As alterações climáticas e a possível falência dos ecossistemas e do capital natural prejudicam principalmente quem trabalha. Serão os trabalhadores, a classe oprimida, explorada e mais vulnerável que sofrerá as consequências de um mundo mais poluído, com solos menos aráveis, com água menos potável, com a água remanescente privatizada, com ciclos desregulados, com serviços públicos deteriorados e sobrecarregados, com a tecnologia ao serviço do lucro, e não da humanidade e dos trabalhadores.
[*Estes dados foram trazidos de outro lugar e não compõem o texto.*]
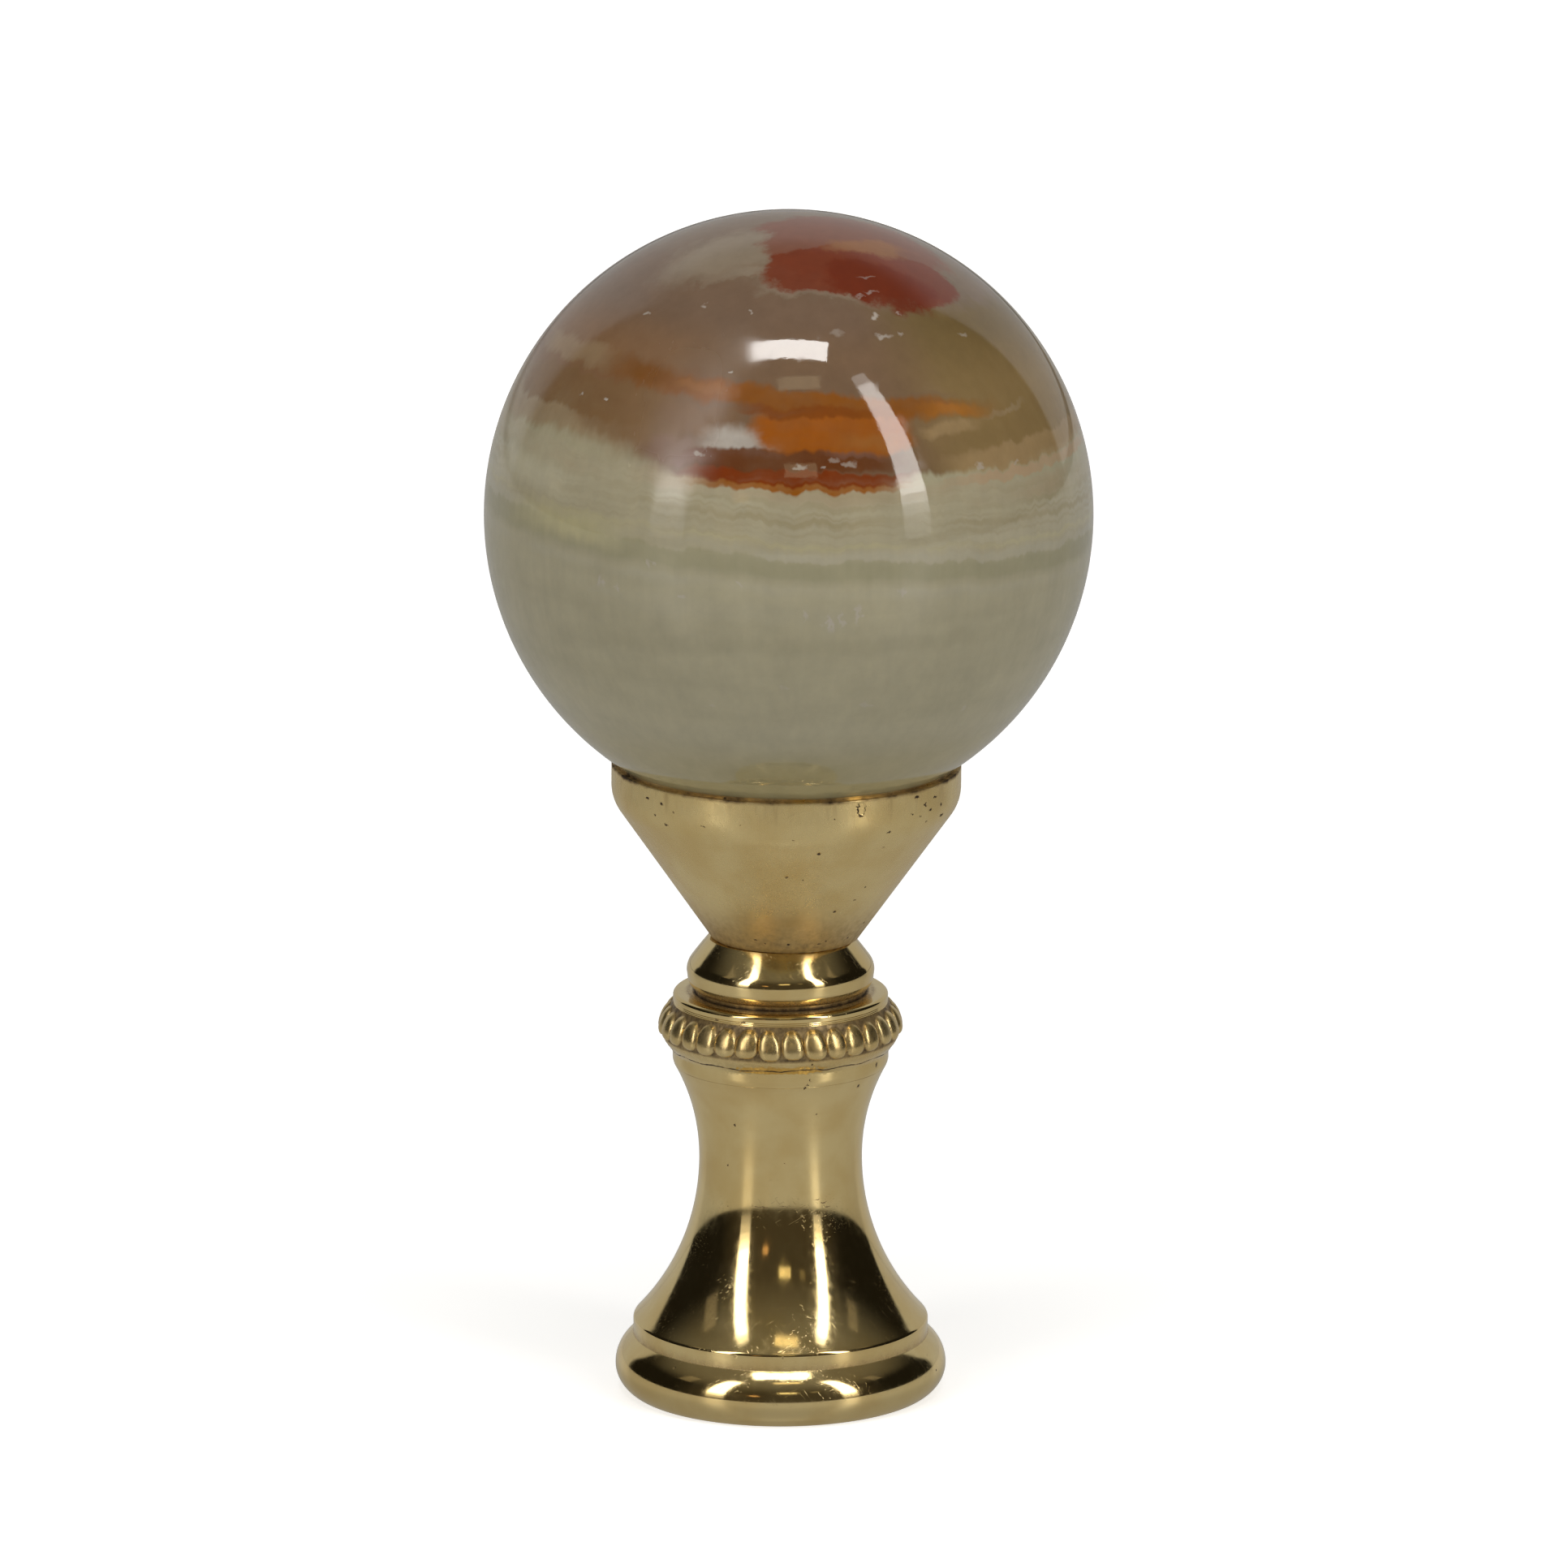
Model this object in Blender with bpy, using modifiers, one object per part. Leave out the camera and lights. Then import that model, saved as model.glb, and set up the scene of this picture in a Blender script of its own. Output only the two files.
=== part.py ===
"""A lamp finial: a polished onyx ball seated in a turned brass cup, which sits on a cast brass stem.

The stem has a beaded collar, a waisted shaft, a bell and a rolled foot, and is tapped from below
for the stud of a lamp harp. It stands on its foot at the origin, +Z up, in metres.
"""

import math

import bmesh
import bpy
from mathutils import Matrix, Vector

MM = 0.001

# Fits between the pieces
JOINT_GAP = 0.2 * MM            # clear space where one piece seats on another
CUP_OFFSET = 0.25 * MM          # the cup is fixed this far to the right of the stem's axis
CUP_LEAN = math.radians(0.5)    # and leans to the same side

# Onyx ball
BALL_D = 35.0 * MM
BALL_SEGMENTS = 48
BALL_RINGS = 24

# Brass cup
CUP_RIM_D = 20.2 * MM
CUP_RIM_LAND = 0.15 * MM        # width of the rim's flat top
CUP_BAND_H = 1.25 * MM          # upright band under the rim
CUP_SHOULDER_R = 2.4 * MM       # rounding between band and cone
CUP_FOOT_D = 8.6 * MM
CUP_H = 10.3 * MM               # from its foot to its rim

# Foot: a flattened roll standing on a flat ring
FOOT_D = 19.3 * MM
ROLL_DEPTH = 1.96 * MM          # how far the roll swells outwards
ROLL_RISE = 1.91 * MM           # how far it swells upwards
ROLL_LINE_Z = 1.48 * MM         # height of its widest line

# Bell, waist and flare
LIP_D = 17.2 * MM               # upright lip between roll and bell
LIP_ROUND = 0.32 * MM
LIP_H = 1.07 * MM               # from the crease at the roll to the bell's edge
BELL_CURVE_R = 14.0 * MM
WAIST_D = 9.48 * MM
FLARE_CURVE_R = 11.8 * MM
FLARE_ROUND = 0.8 * MM          # rounding from the flare to the collar drum

# Collar drum and its ring of beads
DRUM_D = 12.56 * MM
BEAD_COUNT = 32
BEAD_RING_D = 12.9 * MM         # through the beads' centres
BEAD_OUT = 0.6 * MM             # half sizes of one bead
BEAD_ACROSS = 0.47 * MM
BEAD_UP = 0.72 * MM
BEAD_GROOVE_DEPTH = 0.25 * MM
BEAD_GROOVE_H = 1.24 * MM
BEAD_LINE_UP = 1.9 * MM         # from the drum's lower end to the beads' line
COLLAR_UP = 1.95 * MM           # from the beads' line to the shelf
COLLAR_ROUND = 0.25 * MM

# Neck bead on the shelf, which carries the cup
NECK_ROOT_D = 10.0 * MM
NECK_D = 10.84 * MM
NECK_LINE_UP = 0.91 * MM        # from the shelf to the widest line
NECK_TOP_D = 8.4 * MM
NECK_CENTRE_D = 5.2 * MM        # where the upper curve is centred
NECK_TOP_UP = 2.2 * MM          # from the widest line to the flat top

# Underside: a shallow recess and the tapped hole
RECESS_D = 13.6 * MM
RECESS_DEPTH = 1.1 * MM
RECESS_DRAFT = 0.5 * MM
TAP_D = 6.35 * MM               # a quarter inch, nominal
TAP_CHAMFER = 0.6 * MM
TAP_DEPTH = 12.0 * MM           # from the underside to the end of the full bore
TAP_POINT_H = 1.6 * MM          # drill point above it

ROUND_STEPS = 40                # facets round every turned piece
MERGE = 0.00001                 # below the shortest profile step


def clear_scene():
    for item in list(bpy.data.objects):
        bpy.data.objects.remove(item, do_unlink=True)


def new_collection(name):
    group = bpy.data.collections.new(name)
    bpy.context.scene.collection.children.link(group)
    return group


def plain_material(name, colour, roughness, metallic):
    material = bpy.data.materials.new(name)
    material.use_nodes = True
    shader = material.node_tree.nodes["Principled BSDF"]
    shader.inputs["Base Color"].default_value = (*colour, 1.0)
    shader.inputs["Roughness"].default_value = roughness
    shader.inputs["Metallic"].default_value = metallic
    return material


def curve(centre_r, centre_z, half_r, half_z, start, end, steps):
    """Points of an elliptical arc in the profile plane, from one angle in radians to another."""
    points = []
    for step in range(steps + 1):
        angle = start + (end - start) * step / steps
        points.append((centre_r + half_r * math.cos(angle), centre_z + half_z * math.sin(angle)))
    return points


def without_repeats(profile):
    kept = [profile[0]]
    for point in profile[1:]:
        if math.dist(point, kept[-1]) > 2 * MERGE:
            kept.append(point)
    return kept


def turned(name, profile, material, group):
    """A solid of revolution about Z. The profile starts and ends on the axis and runs down its outer side."""
    profile = without_repeats(profile)
    mesh = bpy.data.meshes.new(name)
    edges = [(i, i + 1) for i in range(len(profile) - 1)]
    mesh.from_pydata([(radius, 0.0, height) for radius, height in profile], edges, [])
    mesh.materials.append(material)
    piece = bpy.data.objects.new(name, mesh)
    group.objects.link(piece)
    screw = piece.modifiers.new("turning", "SCREW")
    screw.axis = "Z"
    screw.angle = math.tau
    screw.steps = ROUND_STEPS
    screw.render_steps = ROUND_STEPS
    screw.use_merge_vertices = True
    screw.merge_threshold = MERGE
    screw.use_smooth_shade = True
    return piece


def ellipse_height(reach, half_r, half_z):
    """Height of an ellipse above its centre at this distance out from the centre."""
    return half_z * math.sqrt(1 - (reach / half_r) ** 2)


class StemSizes:
    """Radii and heights along the stem, stacked from its underside."""

    def __init__(self):
        self.roll_centre = FOOT_D / 2 - ROLL_DEPTH
        self.foot_edge = self.roll_centre + ROLL_DEPTH * math.sqrt(1 - (ROLL_LINE_Z / ROLL_RISE) ** 2)
        self.lip = LIP_D / 2
        self.crease_z = ROLL_LINE_Z + ellipse_height(self.lip - self.roll_centre, ROLL_DEPTH, ROLL_RISE)
        self.waist = WAIST_D / 2

        # The bell's arc leaves the lip's rounding where both slope alike.
        lip_centre = self.lip - LIP_ROUND
        self.bell_turn = math.acos(
            (self.waist + BELL_CURVE_R - lip_centre) / (BELL_CURVE_R + LIP_ROUND)
        )
        self.lip_centre_z = self.crease_z + LIP_H - LIP_ROUND * math.sin(self.bell_turn)
        self.waist_z = self.lip_centre_z + (BELL_CURVE_R + LIP_ROUND) * math.sin(self.bell_turn)

        # The flare runs into the drum the same way.
        self.drum = DRUM_D / 2
        drum_centre = self.drum - FLARE_ROUND
        self.flare_turn = math.acos(
            (self.waist + FLARE_CURVE_R - drum_centre) / (FLARE_CURVE_R + FLARE_ROUND)
        )
        self.drum_z = self.waist_z + (FLARE_CURVE_R + FLARE_ROUND) * math.sin(self.flare_turn)

        self.bead_z = self.drum_z + BEAD_LINE_UP
        self.shelf_z = self.bead_z + COLLAR_UP
        self.neck_z = self.shelf_z + NECK_LINE_UP
        self.top_z = self.neck_z + NECK_TOP_UP


def neck_profile(s):
    """From the axis at the flat top, down the neck bead to its root on the shelf."""
    centre = NECK_CENTRE_D / 2
    half_r = NECK_D / 2 - centre
    end = math.acos((NECK_TOP_D / 2 - centre) / half_r)
    half_z = NECK_TOP_UP / math.sin(end)
    upper = curve(centre, s.neck_z, half_r, half_z, end, 0.0, 5)
    root = NECK_ROOT_D / 2
    lower = curve(root, s.neck_z, NECK_D / 2 - root, NECK_LINE_UP, 0.0, -math.pi / 2, 3)
    return [(0.0, s.top_z), *upper, *lower[1:]]


def collar_profile(s):
    """The shelf's edge and the drum with the groove that the beads stand in."""
    wall = s.drum - BEAD_GROOVE_DEPTH
    upper = s.bead_z + BEAD_GROOVE_H / 2
    lower = s.bead_z - BEAD_GROOVE_H / 2
    edge = curve(
        s.drum - COLLAR_ROUND, s.shelf_z - COLLAR_ROUND, COLLAR_ROUND, COLLAR_ROUND, math.pi / 2, 0.0, 3
    )
    return [*edge, (s.drum, upper), (wall, upper), (wall, lower), (s.drum, lower)]


def shaft_profile(s):
    """The drum's rounding, the flare, the waist, the bell and the lip."""
    below_drum = curve(
        s.drum - FLARE_ROUND, s.drum_z, FLARE_ROUND, FLARE_ROUND, 0.0, -s.flare_turn, 3
    )
    flare = curve(
        s.waist + FLARE_CURVE_R, s.waist_z, FLARE_CURVE_R, FLARE_CURVE_R,
        math.pi - s.flare_turn, math.pi, 5,
    )
    bell = curve(
        s.waist + BELL_CURVE_R, s.waist_z, BELL_CURVE_R, BELL_CURVE_R,
        math.pi, math.pi + s.bell_turn, 7,
    )
    lip = curve(
        s.lip - LIP_ROUND, s.lip_centre_z, LIP_ROUND, LIP_ROUND, s.bell_turn, 0.0, 3
    )
    return [*below_drum, *flare[1:], *bell[1:], *lip[1:]]


def foot_profile(s):
    """The rolled foot, the underside's ring and recess, and the tapped hole up to the axis."""
    start = math.acos((s.lip - s.roll_centre) / ROLL_DEPTH)
    end = -math.asin(ROLL_LINE_Z / ROLL_RISE)
    roll = curve(s.roll_centre, ROLL_LINE_Z, ROLL_DEPTH, ROLL_RISE, start, end, 8)
    recess = RECESS_D / 2
    bore = TAP_D / 2
    return [
        *roll,
        (recess, 0.0),
        (recess - RECESS_DRAFT, RECESS_DEPTH),
        (bore + TAP_CHAMFER, RECESS_DEPTH),
        (bore, RECESS_DEPTH + TAP_CHAMFER),
        (bore, TAP_DEPTH),
        (0.0, TAP_DEPTH + TAP_POINT_H),
    ]


def bead_ring(s, group):
    """All the beads as one helper, which is joined to the stem."""
    mesh = bpy.data.meshes.new("bead_ring")
    shapes = bmesh.new()
    for index in range(BEAD_COUNT):
        turn = Matrix.Rotation(math.tau * (index + 0.5) / BEAD_COUNT, 4, "Z")
        place = Matrix.Translation(Vector((BEAD_RING_D / 2, 0.0, s.bead_z)))
        size = Matrix.Diagonal((BEAD_OUT, BEAD_ACROSS, BEAD_UP, 1.0))
        bmesh.ops.create_uvsphere(
            shapes, u_segments=8, v_segments=4, radius=1.0, matrix=turn @ place @ size
        )
    shapes.to_mesh(mesh)
    shapes.free()
    ring = bpy.data.objects.new("bead_ring", mesh)
    ring.hide_render = True
    ring.display_type = "WIRE"
    group.objects.link(ring)
    return ring


def make_stem(s, material, group, helpers):
    profile = [*neck_profile(s), *collar_profile(s), *shaft_profile(s), *foot_profile(s)]
    stem = turned("brass_stem", profile, material, group)
    join = stem.modifiers.new("beads", "BOOLEAN")
    join.operation = "UNION"
    join.object = bead_ring(s, helpers)
    return stem


def ball_height():
    """The ball's centre above the cup's foot: it beds on the cup's dish at the rim."""
    seat = BALL_D / 2 + JOINT_GAP
    rim_inside = CUP_RIM_D / 2 - CUP_RIM_LAND
    return CUP_H + math.sqrt(seat ** 2 - rim_inside ** 2)


def cone_turn(foot, shoulder):
    """How far round the shoulder's circle, below level, the straight cone to the foot touches it."""
    reach = math.dist(foot, shoulder)
    towards = math.atan2(foot[1] - shoulder[1], foot[0] - shoulder[0])
    return -(towards + math.acos(CUP_SHOULDER_R / reach))


def make_cup(material, group, carrier):
    """The cup, modelled with its foot at its own origin."""
    rim = CUP_RIM_D / 2
    centre = ball_height()
    seat = BALL_D / 2 + JOINT_GAP
    dish_turn = math.asin((rim - CUP_RIM_LAND) / seat)
    dish = curve(0.0, centre, seat, seat, -math.pi / 2, dish_turn - math.pi / 2, 5)
    shoulder = (rim - CUP_SHOULDER_R, CUP_H - CUP_BAND_H)
    foot = (CUP_FOOT_D / 2, 0.0)
    shoulder_arc = curve(
        *shoulder, CUP_SHOULDER_R, CUP_SHOULDER_R, 0.0, -cone_turn(foot, shoulder), 5
    )
    profile = [(0.0, centre - seat), *dish[1:], (rim, CUP_H), *shoulder_arc, foot, (0.0, 0.0)]
    cup = turned("brass_cup", profile, material, group)
    cup.parent = carrier
    return cup


def make_ball(material, group, carrier):
    bpy.ops.mesh.primitive_uv_sphere_add(
        segments=BALL_SEGMENTS, ring_count=BALL_RINGS, radius=BALL_D / 2
    )
    ball = bpy.context.object
    ball.name = "onyx_ball"
    ball.data.name = "onyx_ball"
    ball.data.materials.append(material)
    ball.data.shade_smooth()
    for holder in list(ball.users_collection):
        holder.objects.unlink(ball)
    group.objects.link(ball)
    ball.parent = carrier
    ball.location = (0.0, 0.0, ball_height())
    return ball


def cup_carrier(s, group):
    """An empty on the neck's flat top, off centre and leaning as the cup was fixed."""
    carrier = bpy.data.objects.new("cup_seat", None)
    carrier.empty_display_size = 5 * MM
    carrier.location = (CUP_OFFSET, 0.0, s.top_z + JOINT_GAP)
    carrier.rotation_euler = (0.0, CUP_LEAN, 0.0)
    group.objects.link(carrier)
    return carrier


def main():
    clear_scene()
    finial = new_collection("lamp_finial")
    helpers = new_collection("shaping_helpers")
    onyx = plain_material("onyx", (0.36, 0.33, 0.22), 0.08, 0.0)
    satin_brass = plain_material("satin_brass", (0.80, 0.62, 0.32), 0.32, 1.0)
    polished_brass = plain_material("polished_brass", (0.83, 0.66, 0.33), 0.12, 1.0)
    sizes = StemSizes()
    make_stem(sizes, polished_brass, finial, helpers)
    carrier = cup_carrier(sizes, finial)
    make_cup(satin_brass, finial, carrier)
    make_ball(onyx, finial, carrier)


main()
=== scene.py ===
"""Looks of the lamp finial: a banded onyx ball in a satin brass cup, on a polished brass stem."""

import math
import random

import bpy
from mathutils import Euler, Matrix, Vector, noise


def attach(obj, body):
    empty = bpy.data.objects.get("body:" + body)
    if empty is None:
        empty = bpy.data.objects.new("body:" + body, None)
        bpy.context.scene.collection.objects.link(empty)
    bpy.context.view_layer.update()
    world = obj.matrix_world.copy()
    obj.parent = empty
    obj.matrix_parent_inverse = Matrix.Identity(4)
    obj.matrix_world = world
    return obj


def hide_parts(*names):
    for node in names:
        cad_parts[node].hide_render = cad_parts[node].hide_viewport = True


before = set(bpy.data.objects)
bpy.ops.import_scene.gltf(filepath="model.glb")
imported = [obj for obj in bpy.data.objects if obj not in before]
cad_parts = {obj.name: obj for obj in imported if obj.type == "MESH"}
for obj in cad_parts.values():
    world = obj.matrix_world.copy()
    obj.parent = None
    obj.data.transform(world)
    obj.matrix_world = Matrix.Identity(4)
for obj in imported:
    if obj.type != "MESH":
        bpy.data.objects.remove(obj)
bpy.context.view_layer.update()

# Stem
# One brass casting, turned and polished: a neck bead under the cup, a flat collar over a ring of
# thirty-two cast beads, a waisted shaft, a bell and a rolled foot. It is tapped from below for the
# quarter-inch stud of a lamp harp. Its grooves hold dark brown polish and dirt.
MM = 0.001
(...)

Para se conseguir atingir o equilíbrio entre a sociedade e o ambiente é necessário uma rotura com as bases sobre as quais a civilização (ou barbárie) foi construída. É necessário romper de vez com a classe e abraçar a igualdade, a fraternidade e o trabalho como as fontes do erguimento da sociedade socialista. Urge rumar ao comunismo, sem classes, sem exploradores ou explorados, urge uma sociedade de profunda harmonia e equilíbrio entre o ser humano novo e a Natureza, em que a tecnologia esteja ao serviço dos povos, sem donos e sem preconceitos, sem imperialismo, em que o sonho e a paz comandem verdadeiramente a vida.